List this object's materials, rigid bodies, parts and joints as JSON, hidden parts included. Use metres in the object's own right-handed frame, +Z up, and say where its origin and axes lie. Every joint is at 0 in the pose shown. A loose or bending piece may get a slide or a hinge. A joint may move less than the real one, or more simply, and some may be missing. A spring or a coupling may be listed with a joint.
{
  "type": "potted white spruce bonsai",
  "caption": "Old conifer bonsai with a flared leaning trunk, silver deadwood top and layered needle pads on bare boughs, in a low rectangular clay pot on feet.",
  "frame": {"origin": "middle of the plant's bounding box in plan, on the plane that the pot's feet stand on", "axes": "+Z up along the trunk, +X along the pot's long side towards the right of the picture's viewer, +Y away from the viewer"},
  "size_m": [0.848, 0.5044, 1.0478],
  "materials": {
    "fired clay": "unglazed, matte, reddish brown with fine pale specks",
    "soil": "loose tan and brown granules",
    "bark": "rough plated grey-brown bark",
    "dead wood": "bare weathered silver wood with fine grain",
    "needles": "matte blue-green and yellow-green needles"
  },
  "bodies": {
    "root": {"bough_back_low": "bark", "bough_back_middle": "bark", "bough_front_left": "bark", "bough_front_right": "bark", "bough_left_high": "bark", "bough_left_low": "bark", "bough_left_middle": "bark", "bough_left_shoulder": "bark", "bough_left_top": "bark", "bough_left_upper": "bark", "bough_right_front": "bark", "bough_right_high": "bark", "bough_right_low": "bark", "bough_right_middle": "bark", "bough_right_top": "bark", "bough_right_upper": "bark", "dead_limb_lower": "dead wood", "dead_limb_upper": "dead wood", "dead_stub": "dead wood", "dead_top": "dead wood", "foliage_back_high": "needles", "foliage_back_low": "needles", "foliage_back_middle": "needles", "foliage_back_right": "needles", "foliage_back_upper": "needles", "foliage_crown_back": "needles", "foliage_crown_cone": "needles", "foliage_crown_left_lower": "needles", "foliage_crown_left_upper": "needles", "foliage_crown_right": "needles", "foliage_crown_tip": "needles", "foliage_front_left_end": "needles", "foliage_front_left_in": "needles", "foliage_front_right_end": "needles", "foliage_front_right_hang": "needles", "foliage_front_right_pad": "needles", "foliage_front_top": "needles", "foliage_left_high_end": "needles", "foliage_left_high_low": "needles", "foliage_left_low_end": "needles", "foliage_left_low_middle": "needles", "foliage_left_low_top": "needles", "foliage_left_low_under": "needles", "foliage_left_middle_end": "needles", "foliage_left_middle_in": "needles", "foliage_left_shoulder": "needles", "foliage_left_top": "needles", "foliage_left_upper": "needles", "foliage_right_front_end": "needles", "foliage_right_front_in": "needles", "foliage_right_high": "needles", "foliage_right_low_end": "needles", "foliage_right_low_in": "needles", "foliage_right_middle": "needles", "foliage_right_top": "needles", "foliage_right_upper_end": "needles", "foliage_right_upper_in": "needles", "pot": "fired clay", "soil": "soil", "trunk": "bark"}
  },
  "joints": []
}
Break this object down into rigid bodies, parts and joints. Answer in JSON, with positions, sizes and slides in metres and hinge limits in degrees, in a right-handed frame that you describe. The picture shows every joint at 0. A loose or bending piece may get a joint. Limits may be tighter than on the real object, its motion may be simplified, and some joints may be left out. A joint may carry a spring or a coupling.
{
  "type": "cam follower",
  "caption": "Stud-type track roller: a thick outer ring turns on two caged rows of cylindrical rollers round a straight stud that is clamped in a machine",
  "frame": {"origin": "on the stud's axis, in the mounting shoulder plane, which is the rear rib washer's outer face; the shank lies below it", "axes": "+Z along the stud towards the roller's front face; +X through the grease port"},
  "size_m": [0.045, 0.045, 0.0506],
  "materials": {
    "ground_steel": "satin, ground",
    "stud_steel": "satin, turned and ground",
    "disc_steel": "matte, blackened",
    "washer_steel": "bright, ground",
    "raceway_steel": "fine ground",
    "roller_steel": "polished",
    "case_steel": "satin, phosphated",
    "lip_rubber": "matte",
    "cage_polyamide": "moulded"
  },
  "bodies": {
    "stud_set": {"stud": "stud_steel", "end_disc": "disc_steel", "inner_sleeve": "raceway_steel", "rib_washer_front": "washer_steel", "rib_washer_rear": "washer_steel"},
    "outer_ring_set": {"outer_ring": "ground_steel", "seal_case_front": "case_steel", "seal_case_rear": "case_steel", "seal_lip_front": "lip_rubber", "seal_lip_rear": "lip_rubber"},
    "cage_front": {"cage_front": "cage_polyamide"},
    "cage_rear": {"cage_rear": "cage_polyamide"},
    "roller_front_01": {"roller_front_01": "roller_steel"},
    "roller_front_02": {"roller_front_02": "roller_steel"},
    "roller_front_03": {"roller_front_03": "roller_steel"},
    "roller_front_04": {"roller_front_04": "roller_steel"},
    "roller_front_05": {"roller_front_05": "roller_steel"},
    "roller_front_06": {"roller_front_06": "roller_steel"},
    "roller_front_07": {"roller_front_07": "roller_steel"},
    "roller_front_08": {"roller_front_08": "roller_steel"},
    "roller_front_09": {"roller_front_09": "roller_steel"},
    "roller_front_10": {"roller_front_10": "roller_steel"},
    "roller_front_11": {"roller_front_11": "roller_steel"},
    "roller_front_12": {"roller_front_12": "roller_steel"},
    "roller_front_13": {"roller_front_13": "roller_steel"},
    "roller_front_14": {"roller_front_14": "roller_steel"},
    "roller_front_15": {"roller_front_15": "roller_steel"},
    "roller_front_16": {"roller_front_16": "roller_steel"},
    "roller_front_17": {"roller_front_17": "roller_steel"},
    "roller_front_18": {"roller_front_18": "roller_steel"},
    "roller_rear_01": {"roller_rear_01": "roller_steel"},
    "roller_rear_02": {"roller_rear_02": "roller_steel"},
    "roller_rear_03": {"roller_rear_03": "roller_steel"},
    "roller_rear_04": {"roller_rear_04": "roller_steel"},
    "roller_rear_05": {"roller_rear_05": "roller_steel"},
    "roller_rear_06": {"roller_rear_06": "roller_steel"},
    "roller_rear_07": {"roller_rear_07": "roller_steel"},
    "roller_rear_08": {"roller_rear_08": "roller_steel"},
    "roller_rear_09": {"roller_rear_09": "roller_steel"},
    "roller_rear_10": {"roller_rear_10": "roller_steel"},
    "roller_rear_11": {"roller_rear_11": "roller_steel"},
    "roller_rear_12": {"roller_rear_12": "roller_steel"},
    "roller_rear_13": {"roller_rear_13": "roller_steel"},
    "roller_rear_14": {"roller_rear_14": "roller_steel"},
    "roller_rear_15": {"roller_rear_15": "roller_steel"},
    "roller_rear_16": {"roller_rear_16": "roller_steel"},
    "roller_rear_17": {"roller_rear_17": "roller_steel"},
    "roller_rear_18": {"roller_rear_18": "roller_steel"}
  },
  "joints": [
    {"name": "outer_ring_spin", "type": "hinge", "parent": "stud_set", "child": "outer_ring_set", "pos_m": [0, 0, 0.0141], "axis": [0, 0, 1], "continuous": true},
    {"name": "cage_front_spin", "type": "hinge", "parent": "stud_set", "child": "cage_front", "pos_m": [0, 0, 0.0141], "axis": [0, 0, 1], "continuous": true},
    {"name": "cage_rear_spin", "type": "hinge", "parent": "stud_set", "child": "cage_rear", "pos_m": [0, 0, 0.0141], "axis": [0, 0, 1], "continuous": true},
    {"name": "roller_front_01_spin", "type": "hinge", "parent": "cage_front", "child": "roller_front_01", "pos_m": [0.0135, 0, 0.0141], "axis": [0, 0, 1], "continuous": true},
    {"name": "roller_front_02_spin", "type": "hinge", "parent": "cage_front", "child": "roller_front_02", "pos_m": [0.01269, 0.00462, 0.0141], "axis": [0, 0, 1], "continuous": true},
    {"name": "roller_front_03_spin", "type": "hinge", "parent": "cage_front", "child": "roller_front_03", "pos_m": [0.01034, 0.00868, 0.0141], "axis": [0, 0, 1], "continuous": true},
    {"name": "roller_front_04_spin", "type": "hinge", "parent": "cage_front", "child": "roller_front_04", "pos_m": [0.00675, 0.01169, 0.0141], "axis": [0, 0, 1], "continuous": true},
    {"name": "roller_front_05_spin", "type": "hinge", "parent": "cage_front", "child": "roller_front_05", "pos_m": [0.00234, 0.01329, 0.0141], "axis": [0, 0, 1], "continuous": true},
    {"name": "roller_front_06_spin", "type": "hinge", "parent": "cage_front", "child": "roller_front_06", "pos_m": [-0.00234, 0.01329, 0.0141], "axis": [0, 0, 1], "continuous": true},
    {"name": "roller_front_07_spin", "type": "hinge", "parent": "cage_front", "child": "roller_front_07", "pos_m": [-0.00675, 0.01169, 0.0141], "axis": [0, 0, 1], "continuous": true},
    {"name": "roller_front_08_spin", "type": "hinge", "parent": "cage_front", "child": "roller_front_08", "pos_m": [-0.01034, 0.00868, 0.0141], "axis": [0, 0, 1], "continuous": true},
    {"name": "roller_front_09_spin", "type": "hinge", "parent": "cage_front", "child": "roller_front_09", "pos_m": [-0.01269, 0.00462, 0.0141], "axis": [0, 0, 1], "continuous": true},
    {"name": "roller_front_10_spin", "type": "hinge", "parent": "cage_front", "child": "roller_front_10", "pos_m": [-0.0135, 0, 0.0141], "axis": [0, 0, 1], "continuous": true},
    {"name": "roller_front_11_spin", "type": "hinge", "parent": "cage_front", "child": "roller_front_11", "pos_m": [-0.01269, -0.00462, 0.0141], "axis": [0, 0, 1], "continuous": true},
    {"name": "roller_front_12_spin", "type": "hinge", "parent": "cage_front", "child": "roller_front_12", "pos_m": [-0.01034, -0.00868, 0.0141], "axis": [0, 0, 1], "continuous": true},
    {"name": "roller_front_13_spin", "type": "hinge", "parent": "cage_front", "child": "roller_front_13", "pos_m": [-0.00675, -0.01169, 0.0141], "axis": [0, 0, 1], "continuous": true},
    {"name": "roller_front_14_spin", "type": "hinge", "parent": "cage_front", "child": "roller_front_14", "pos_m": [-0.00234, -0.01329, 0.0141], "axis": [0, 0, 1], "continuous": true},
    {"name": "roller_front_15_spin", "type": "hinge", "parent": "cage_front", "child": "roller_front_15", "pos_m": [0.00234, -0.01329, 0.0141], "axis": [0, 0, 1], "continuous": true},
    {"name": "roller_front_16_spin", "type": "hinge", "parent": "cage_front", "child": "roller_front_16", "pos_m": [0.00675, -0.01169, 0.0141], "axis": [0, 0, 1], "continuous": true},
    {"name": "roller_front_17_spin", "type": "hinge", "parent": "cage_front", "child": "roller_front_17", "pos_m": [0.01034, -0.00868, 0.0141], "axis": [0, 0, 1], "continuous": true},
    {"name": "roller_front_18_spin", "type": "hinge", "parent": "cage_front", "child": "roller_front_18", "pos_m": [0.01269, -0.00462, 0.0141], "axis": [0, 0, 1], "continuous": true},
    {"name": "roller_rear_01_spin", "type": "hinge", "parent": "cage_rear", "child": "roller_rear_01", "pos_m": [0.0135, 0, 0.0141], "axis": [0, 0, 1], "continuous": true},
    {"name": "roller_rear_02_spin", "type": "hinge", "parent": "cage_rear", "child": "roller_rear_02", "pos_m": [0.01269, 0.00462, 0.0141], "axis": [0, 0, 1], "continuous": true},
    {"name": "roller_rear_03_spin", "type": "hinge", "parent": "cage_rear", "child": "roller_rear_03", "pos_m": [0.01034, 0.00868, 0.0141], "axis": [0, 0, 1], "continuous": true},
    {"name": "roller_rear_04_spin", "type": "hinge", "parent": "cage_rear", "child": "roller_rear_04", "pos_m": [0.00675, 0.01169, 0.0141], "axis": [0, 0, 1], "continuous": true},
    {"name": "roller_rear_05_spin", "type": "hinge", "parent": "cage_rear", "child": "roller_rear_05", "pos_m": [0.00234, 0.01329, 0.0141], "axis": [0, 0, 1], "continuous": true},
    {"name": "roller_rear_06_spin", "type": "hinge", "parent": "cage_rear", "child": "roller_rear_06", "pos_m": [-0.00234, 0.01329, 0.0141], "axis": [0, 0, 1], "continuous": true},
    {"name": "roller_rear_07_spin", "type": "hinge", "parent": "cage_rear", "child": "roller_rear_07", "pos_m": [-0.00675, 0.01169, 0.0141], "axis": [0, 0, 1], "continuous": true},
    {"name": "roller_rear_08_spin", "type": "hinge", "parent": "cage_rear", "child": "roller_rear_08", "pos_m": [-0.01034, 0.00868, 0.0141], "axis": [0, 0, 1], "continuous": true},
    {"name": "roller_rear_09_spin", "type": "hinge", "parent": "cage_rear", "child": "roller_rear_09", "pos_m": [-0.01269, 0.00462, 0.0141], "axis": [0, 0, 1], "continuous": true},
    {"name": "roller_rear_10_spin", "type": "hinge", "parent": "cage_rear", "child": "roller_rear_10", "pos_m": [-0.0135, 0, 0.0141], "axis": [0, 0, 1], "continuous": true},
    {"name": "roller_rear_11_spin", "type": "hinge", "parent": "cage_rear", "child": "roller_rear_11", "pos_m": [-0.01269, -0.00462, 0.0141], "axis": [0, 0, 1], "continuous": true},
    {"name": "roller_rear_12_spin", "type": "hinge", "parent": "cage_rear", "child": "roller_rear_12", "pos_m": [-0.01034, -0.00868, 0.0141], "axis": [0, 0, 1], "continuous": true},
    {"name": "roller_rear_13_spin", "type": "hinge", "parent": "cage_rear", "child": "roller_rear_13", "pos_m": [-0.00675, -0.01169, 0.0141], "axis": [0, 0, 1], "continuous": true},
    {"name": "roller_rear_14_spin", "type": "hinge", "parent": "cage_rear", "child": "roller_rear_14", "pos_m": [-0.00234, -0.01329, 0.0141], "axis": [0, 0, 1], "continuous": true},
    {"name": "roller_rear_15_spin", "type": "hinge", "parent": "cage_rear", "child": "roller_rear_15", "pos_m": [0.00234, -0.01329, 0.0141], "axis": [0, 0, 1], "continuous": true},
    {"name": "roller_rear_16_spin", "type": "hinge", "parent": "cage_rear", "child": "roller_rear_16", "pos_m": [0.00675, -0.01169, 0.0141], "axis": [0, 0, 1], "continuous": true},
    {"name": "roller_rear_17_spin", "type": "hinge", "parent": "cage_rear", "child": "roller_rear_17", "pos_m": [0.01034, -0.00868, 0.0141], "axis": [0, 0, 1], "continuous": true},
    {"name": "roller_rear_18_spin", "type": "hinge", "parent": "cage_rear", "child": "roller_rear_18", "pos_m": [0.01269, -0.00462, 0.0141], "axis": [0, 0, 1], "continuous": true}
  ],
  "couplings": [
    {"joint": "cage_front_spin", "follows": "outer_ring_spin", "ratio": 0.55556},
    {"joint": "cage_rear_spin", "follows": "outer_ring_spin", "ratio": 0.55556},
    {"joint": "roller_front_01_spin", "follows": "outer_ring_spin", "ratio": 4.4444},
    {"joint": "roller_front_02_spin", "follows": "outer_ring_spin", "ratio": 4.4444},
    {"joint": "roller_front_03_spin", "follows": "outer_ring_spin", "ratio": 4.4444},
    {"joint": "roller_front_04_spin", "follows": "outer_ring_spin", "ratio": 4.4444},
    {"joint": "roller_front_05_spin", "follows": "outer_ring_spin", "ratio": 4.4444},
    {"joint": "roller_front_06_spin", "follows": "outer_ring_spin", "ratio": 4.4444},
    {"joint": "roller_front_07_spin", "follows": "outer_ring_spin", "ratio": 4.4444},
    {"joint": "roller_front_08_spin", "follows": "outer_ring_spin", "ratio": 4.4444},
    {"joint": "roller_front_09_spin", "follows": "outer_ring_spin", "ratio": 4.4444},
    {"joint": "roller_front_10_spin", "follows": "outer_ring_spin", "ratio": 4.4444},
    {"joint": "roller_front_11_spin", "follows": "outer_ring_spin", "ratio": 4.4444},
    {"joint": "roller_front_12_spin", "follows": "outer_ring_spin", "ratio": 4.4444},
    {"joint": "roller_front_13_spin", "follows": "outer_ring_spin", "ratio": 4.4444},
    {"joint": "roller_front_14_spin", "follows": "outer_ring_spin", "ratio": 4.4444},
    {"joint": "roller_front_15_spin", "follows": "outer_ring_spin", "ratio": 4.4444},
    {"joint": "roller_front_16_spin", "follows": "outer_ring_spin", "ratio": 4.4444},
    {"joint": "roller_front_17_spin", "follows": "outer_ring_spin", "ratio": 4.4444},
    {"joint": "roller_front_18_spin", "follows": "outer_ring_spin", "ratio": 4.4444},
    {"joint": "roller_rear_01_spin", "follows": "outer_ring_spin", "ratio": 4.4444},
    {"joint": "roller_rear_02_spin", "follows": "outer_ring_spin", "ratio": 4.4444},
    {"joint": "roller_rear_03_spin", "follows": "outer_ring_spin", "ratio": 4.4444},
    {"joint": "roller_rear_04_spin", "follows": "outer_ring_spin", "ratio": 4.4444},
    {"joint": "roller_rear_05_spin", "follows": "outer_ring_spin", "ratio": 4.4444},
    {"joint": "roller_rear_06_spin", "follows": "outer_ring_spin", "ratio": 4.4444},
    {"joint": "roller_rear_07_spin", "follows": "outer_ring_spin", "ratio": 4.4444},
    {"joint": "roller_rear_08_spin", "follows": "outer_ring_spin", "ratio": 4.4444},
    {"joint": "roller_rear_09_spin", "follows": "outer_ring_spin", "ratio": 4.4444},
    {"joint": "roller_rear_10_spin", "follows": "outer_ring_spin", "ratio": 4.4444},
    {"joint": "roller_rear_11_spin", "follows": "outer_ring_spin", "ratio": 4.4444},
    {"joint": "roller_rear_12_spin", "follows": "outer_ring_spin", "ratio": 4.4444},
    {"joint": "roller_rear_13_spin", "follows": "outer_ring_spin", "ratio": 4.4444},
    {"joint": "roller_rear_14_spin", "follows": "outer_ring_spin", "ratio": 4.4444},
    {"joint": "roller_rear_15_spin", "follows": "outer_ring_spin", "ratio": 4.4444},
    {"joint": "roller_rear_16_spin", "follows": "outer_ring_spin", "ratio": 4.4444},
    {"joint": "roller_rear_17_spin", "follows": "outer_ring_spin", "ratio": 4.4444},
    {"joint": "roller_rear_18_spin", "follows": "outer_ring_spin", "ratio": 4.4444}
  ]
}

•••

#### EXERCISE AIM
Note each line of the entries that has "loose" in it, and copy those lines.

#### RESULT
List this object's materials, rigid bodies, parts and joints as JSON, hidden parts included. Use metres in the object's own right-handed frame, +Z up, and say where its origin and axes lie. Every joint is at 0 in the pose shown. A loose or bending piece may get a slide or a hinge. A joint may move less than the real one, or more simply, and some may be missing. A spring or a coupling may be listed with a joint.
    "soil": "loose tan and brown granules",
Break this object down into rigid bodies, parts and joints. Answer in JSON, with positions, sizes and slides in metres and hinge limits in degrees, in a right-handed frame that you describe. The picture shows every joint at 0. A loose or bending piece may get a joint. Limits may be tighter than on the real object, its motion may be simplified, and some joints may be left out. A joint may carry a spring or a coupling.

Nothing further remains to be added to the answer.